L'écriture est vive, moderne, tendue. Intelligente mais pas prétentieuse. Théâtrale, multipliant situations et séquences : face à face, conversations téléphoniques, échanges épistolaires, monologues... Les mots sonnent juste dans la bouche de protagonistes soigneusement dessinés. Si elle comporte peut-être quelques petites faiblesses, la construction de l'intrigue se tient cependant parfaitement. Un auteur est né, c'est certain.
Pour donner vie à tout ça, quatre comédiens à la sensibilité à fleur de peau qui ont su nous toucher. Nicolas Giraud associe brillamment fragilité et détermination. Clémentine Poidatz nourrit formidablement ses regards et silences. Aurore Auteuil, si elle doit encore apprendre à respirer son texte, fait preuve d'une belle sincérité. Roger Dumas, enfin, incarne avec élégance la sagesse de celui qui, même tardivement, a su donner du sens à sa vie.

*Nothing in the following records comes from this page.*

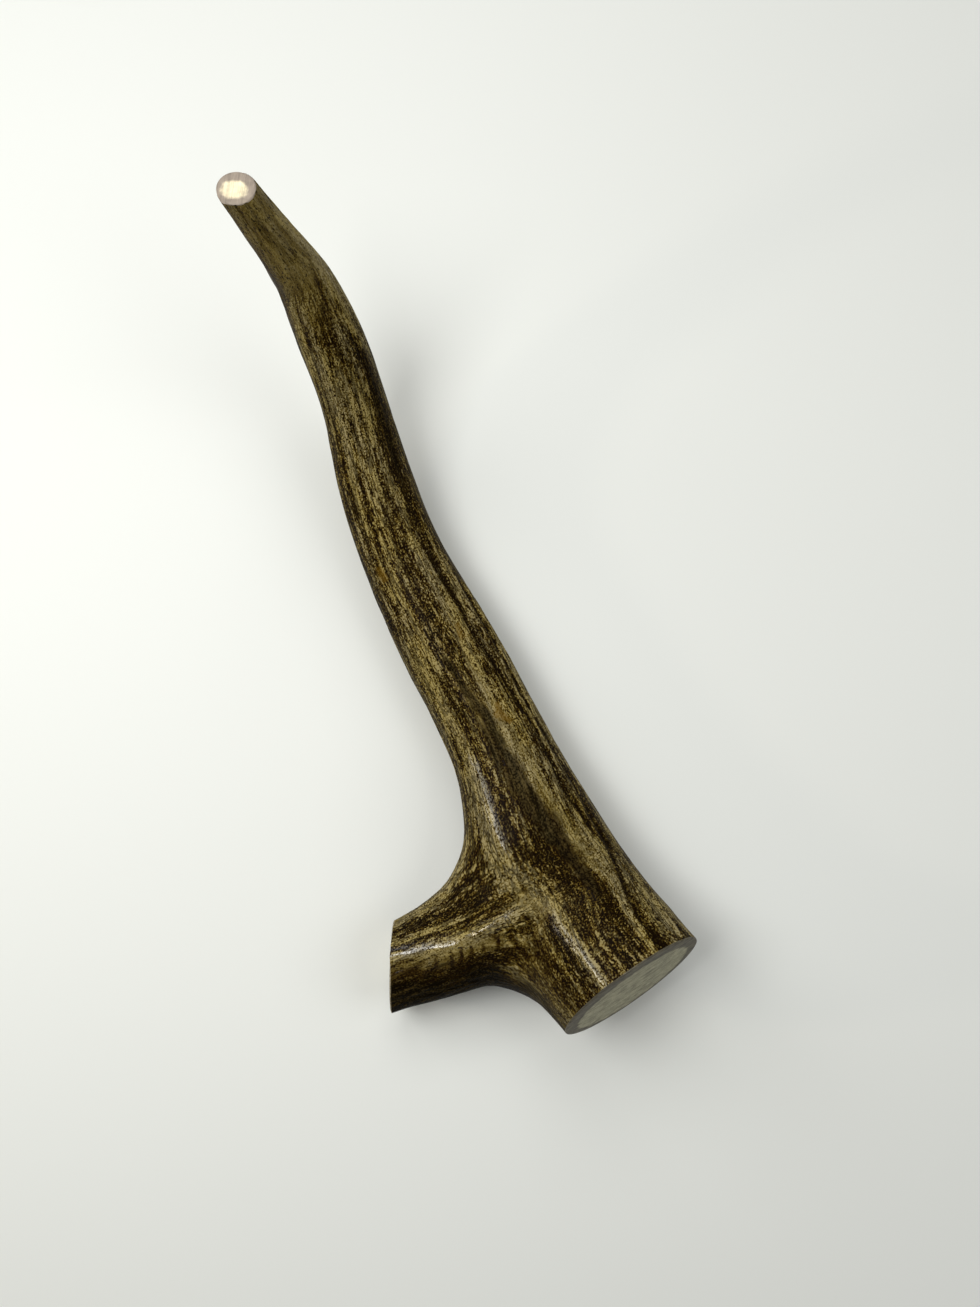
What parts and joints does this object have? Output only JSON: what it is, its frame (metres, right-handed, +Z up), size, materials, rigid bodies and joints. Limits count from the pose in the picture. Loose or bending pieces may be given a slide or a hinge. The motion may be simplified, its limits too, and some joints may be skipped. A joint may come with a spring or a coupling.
{
  "type": "deer antler",
  "caption": "Sawn piece of deer antler: a curved, tapering main beam with the stub of a side tine, grained bark and flat sawn ends.",
  "frame": {"origin": "on the surface that the piece rests on, under the middle of its bounding box", "axes": "+Z up from that surface, +Y towards the beam's thin upper end, +X to the side away from the tine"},
  "size_m": [0.1118, 0.1974, 0.0805],
  "materials": {
    "bark": "satin, grained, dark brown in the furrows and tan on the crests"
  },
  "bodies": {
    "root": {"main_beam": "bark", "side_tine": "bark"}
  },
  "joints": []
}
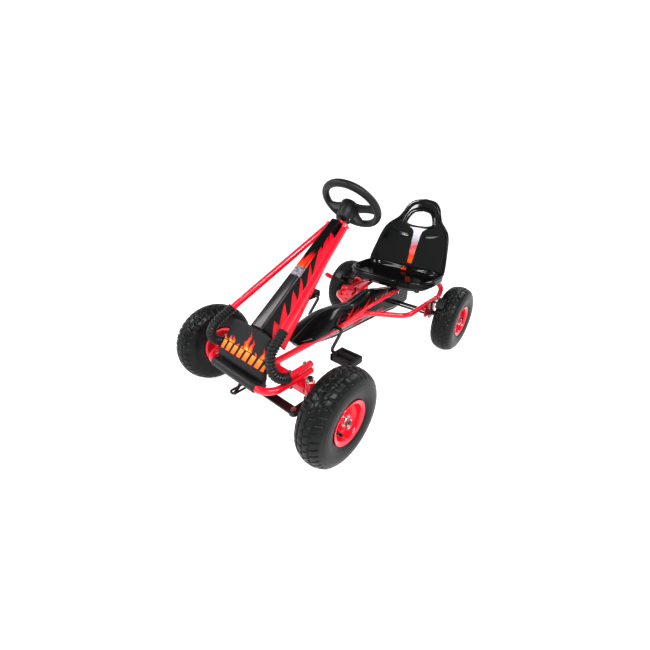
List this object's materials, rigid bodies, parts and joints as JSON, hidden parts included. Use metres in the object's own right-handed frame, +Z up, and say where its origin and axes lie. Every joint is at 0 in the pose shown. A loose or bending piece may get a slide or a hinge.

A l'image du texte, la mise en scène va à l'essentiel, sans temps mort, d'une appréciable fluidité cinématographique. Le recours à la vidéo et à l'animation par petites touches est d'ailleurs réussi.
Frais, émouvant, positif, parfois naïf mais jamais niais, ce spectacle fait du bien.
Soyez à l'heure (19 heures !) au rendez-vous.